I’m going to interrupt my ongoing comparison of the Oregon and DC standards for parenthood via joint venture in order to discuss a new case from North Carolina. It’s a mid-level appellate court case affirming the validity of what is effectively a second-parent adoption in the face of a challenge to it by one of the parties. This is an important step forward for North Carolina law.
Julia Boseman and Melissa Jarrell began a lesbian relationship in 1998. They wanted to have children. Jarrell gave birth to a child in 2002 following assisted insemination. At that point, under North Carolina law, Jarrell was a legal parent (because she gave birth) and Boseman was not. (Just as a side note, under the DC and Oregon approaches I’ve been discussing, Boseman would be deemed a parent from the time of the birth by virtue of having participated in the process of insemination and agreeing to it at the outset. )
In the next few years two notable things occurred. First, together the women raised the child. I put this first in order to note that under most de facto standards (like that now in use in Delaware) this would give Boseman the status of a legal parent.
Second, Boseman sought to adopt the child. There are several very good reasons for Boseman to do this. First, North Carolina doesn’t recognize any of the other theories that would make Boseman a legal parent. Second, as I’ve discussed elsewhere, an adoption is clearly portable and must be recognized by other states.
The procedure that allows Boseman to adopt while maintaining Jarrell’s rights as well is commonly called a second-parent adoption. This is essentially what the women sought. It’s not specifically allowed in North Carolina, but it isn’t disallowed either.
In August, 2005, a court approved Boseman’s adoption of the child. In order to accomplish the desired end (which was that both women be recognized as legal parents) Jarrell waved her entitlement to have her own parental rights terminated upon the completion of the adoption. (The general practice in adoptions is that the new adoptive parents replace rather than supplement the previous parents.)
The two women separated in 2006 and Jarrell restricted Boseman’s contact with the child. Boseman filed a court action seeking access to the child. She was willing to agree to Jarrell retaining custody in exchange for liberal visitation.
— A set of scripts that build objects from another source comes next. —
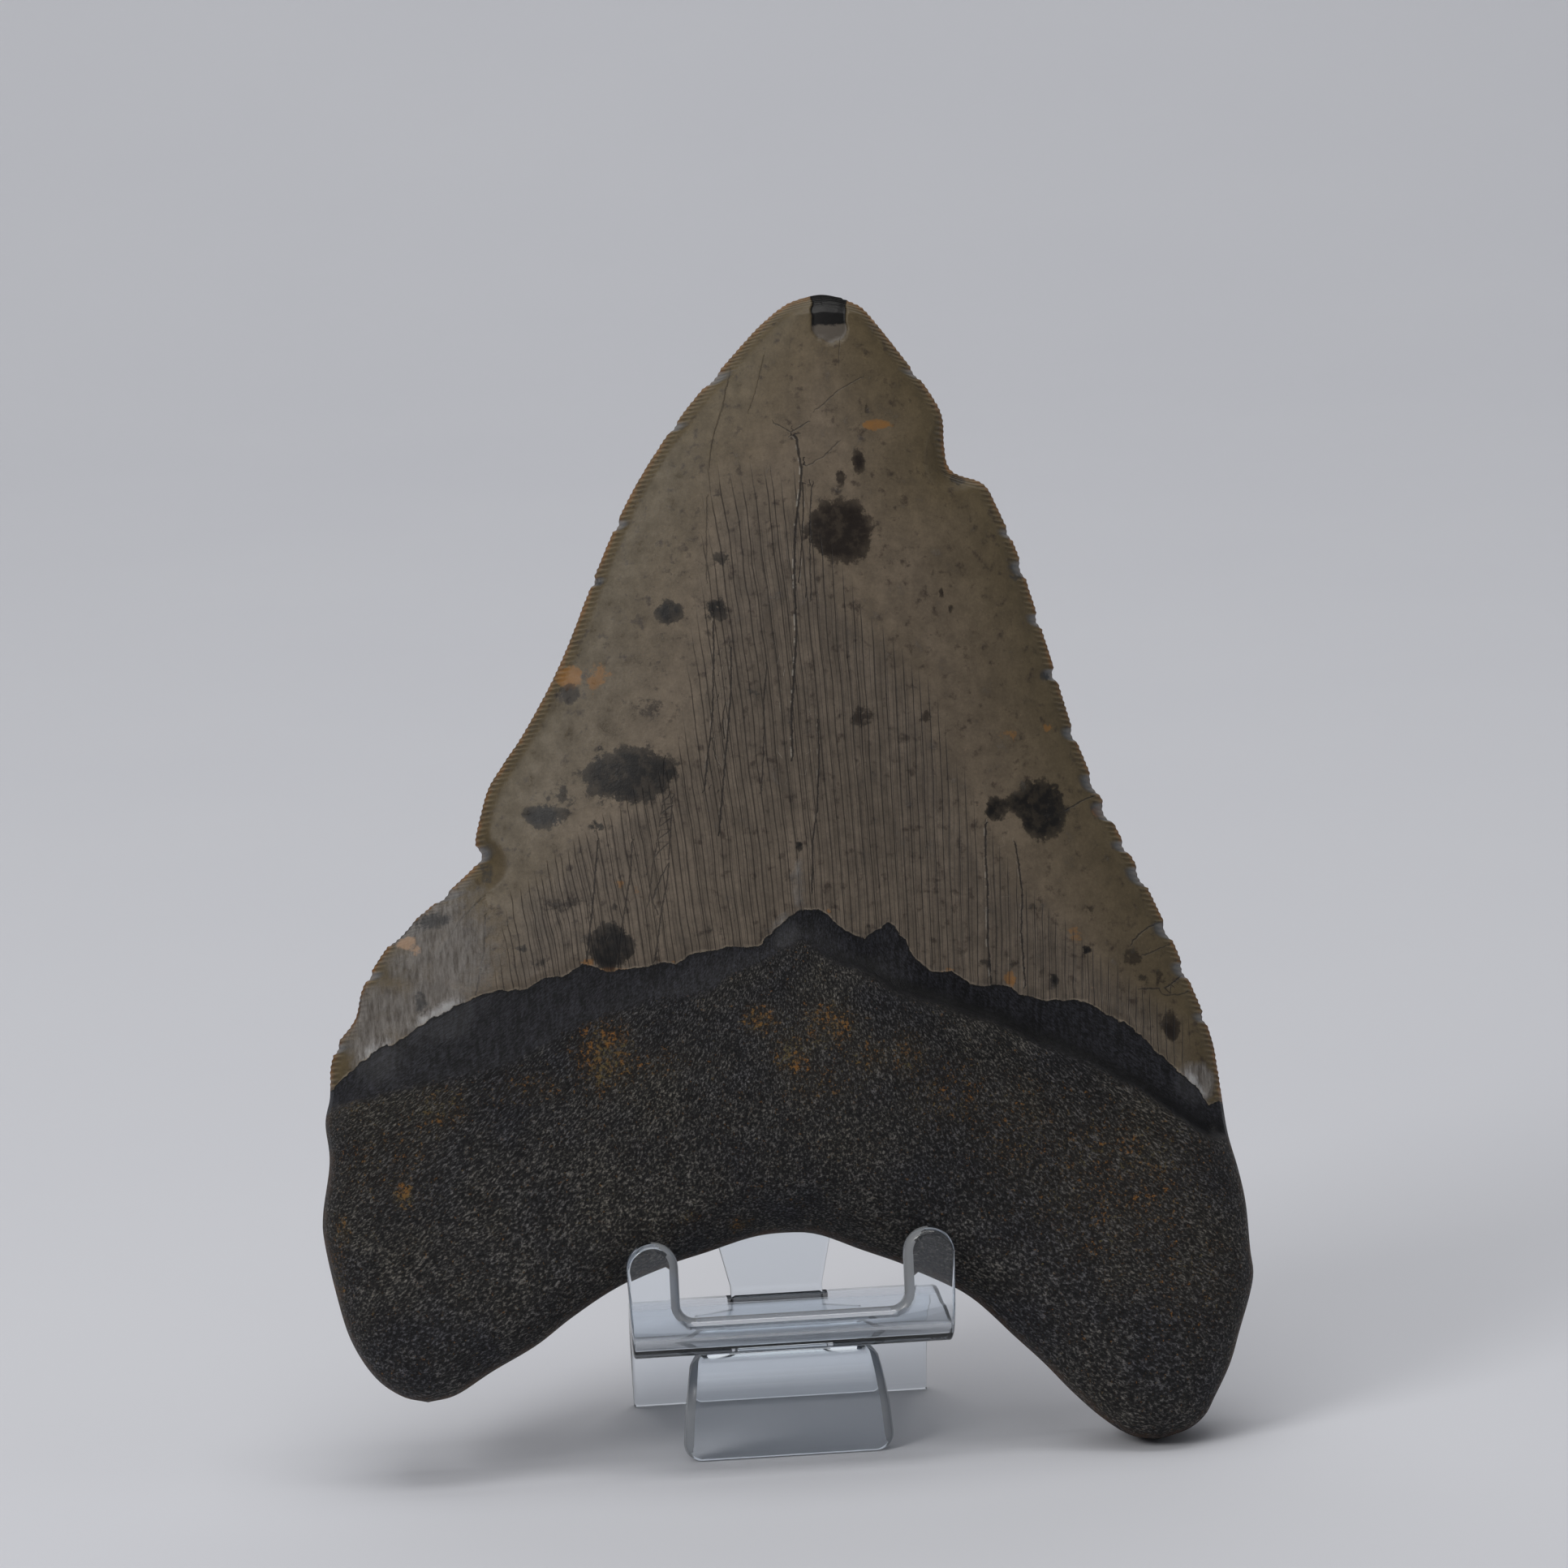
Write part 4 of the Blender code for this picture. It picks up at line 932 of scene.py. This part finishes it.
# the long cracks: how far inside its half width a point lies, kept clear of other cracks' sides
crack = add(tree, "Math", {0: border["crack"]}, operation="ABSOLUTE")
half_width = add(tree, "Math", {0: value["crack_opening"], 1: 0.10, 2: 0.03}, operation="MULTIPLY_ADD")
crack = add(tree, "Math", {0: half_width, 1: crack}, operation="SUBTRACT")
crack = add(tree, "MapRange", {"Value": crack, 1: -0.05, 2: 0.04})
crack_here = add(tree, "Math", {0: value["crack_near"], 1: 0.6}, operation="LESS_THAN")
for factor in (crack_here, share["crack_tone"]):
    crack = add(tree, "Math", {0: crack, 1: factor}, operation="MULTIPLY")
lines = add(tree, "Math", {0: comb_line, 1: crack}, operation="MAXIMUM")
share["line"] = add(tree, "Math", {0: lines, 1: 0.8}, operation="MULTIPLY")

# one lip of an open crack catches the light here and there
lip = add(tree, "Math", {0: value["crack_side"], 1: -0.2, 2: 0.09}, operation="COMPARE")
for factor in (lip, share["lip"]):
    share["glint"] = add(tree, "Math", {0: share["glint"], 1: factor}, operation="MULTIPLY")

# %% Stains, and painted shade and highlights on the ribs of the saw teeth
for stain, strength in (("enamel_rust", 0.65), ("brown_stain", 0.95), ("black_stain", 0.96)):
    blotch = add(tree, "Math", {0: patches, 1: 1.5, 2: value[stain]}, operation="MULTIPLY_ADD")
    blotch = add(tree, "Math", {0: ragged, 1: 0.6, 2: blotch}, operation="MULTIPLY_ADD")
    inner = add(tree, "MapRange", {"Value": noises["freckles"], 1: 0.38, 2: 0.52, 3: 0.82 * strength,
                                   4: strength})
    faint = add(tree, "MapRange", {"Value": value[stain], 1: 0.3, 2: 0.8, 3: 0.6, 4: 1.0})
    inner = add(tree, "Math", {0: inner, 1: faint}, operation="MULTIPLY")
    share[stain] = add(tree, "MapRange", {"Value": blotch, 1: 1.16, 2: 1.28, 4: inner})

rib = add(tree, "Math", {0: value["edge_arc"], 1: 2 * math.pi / SERRATION}, operation="MULTIPLY")
rib = add(tree, "Math", {0: ragged, 1: 3.0, 2: rib}, operation="MULTIPLY_ADD")
rib = add(tree, "Math", {0: rib}, operation="SINE")
rib = add(tree, "Math", {0: rib, 1: share["rib_reach"]}, operation="MULTIPLY")
# each saw tooth gets a painted shade on one side and a painted highlight on the other
share["rib_dark"] = add(tree, "MapRange", {"Value": rib, 1: 0.1, 2: 0.8, 3: 0.0, 4: 0.32})
share["rib_light"] = add(tree, "MapRange", {"Value": rib, 1: -0.1, 2: -0.8, 3: 0.0, 4: 0.32})

# %% [markdown]
# The colours are laid over one another like glazes. Each surface starts from a blend of two colours,
# and then the layers follow from the bottom to the top: a share, and the colour that it lets in, or a
# tone that the colour is multiplied by.

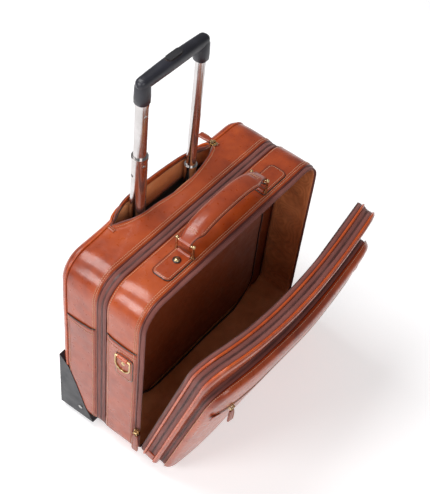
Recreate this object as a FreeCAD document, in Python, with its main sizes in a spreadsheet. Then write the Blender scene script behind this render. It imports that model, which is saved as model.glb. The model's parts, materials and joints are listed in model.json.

In this action, Boseman relied on her status as a legal parent. Jarrell in turn attacked the adoption. This opinion is a determination of that dispute, upholding the adoption.
One key point in Boseman’s favor is the general policy of making challenges to adoptions extremely difficult. As the recent case out of Maine illustrates, adoptions are intended to be final. North Carolina follows this rule, and thus Jarrell begins with a steep hill before her.
While North Carolina does recognize step-parent adoptions, the appellate court does not consider this as akin to a step-parent adoption because a step-parent is married to a parent and, of course, the two women were not married. Instead the court considers this an adoption with a waiver of the right to termination of the parental rights of the pre-existing parent.
As the court sees it, this termination serves the parent whose rights are terminated and does not serve the child (who loses a parent in the ordinary process.) Since the right to termination is the pre-existing parent’s right and not the child’s, the pre-existing parent can waive that right, as Jarrell did. Finding the waiver proper, the court affirms the adoption, which gives Boseman the right to claim access to the child as any parent could.
The court’s approach is noteworthy. It makes this into an general adoption case rather than relying on the analogy to a step-parent adoption. Technically, the adoption does not depend on the relationship between Boseman and Jarrell. It depends on the stated desire to provide the child with two legal parents and Jarrell’s willingness (at the time of the adoption anyway) to waive her right to termination of her own rights. I assume the court chooses this route in order to avoid controversy over same-sex adoption (it says as much) and access to marriage. But in any event, the opinion appears to create a path to the creation of two-legal-parent non-marital families in North Carolina.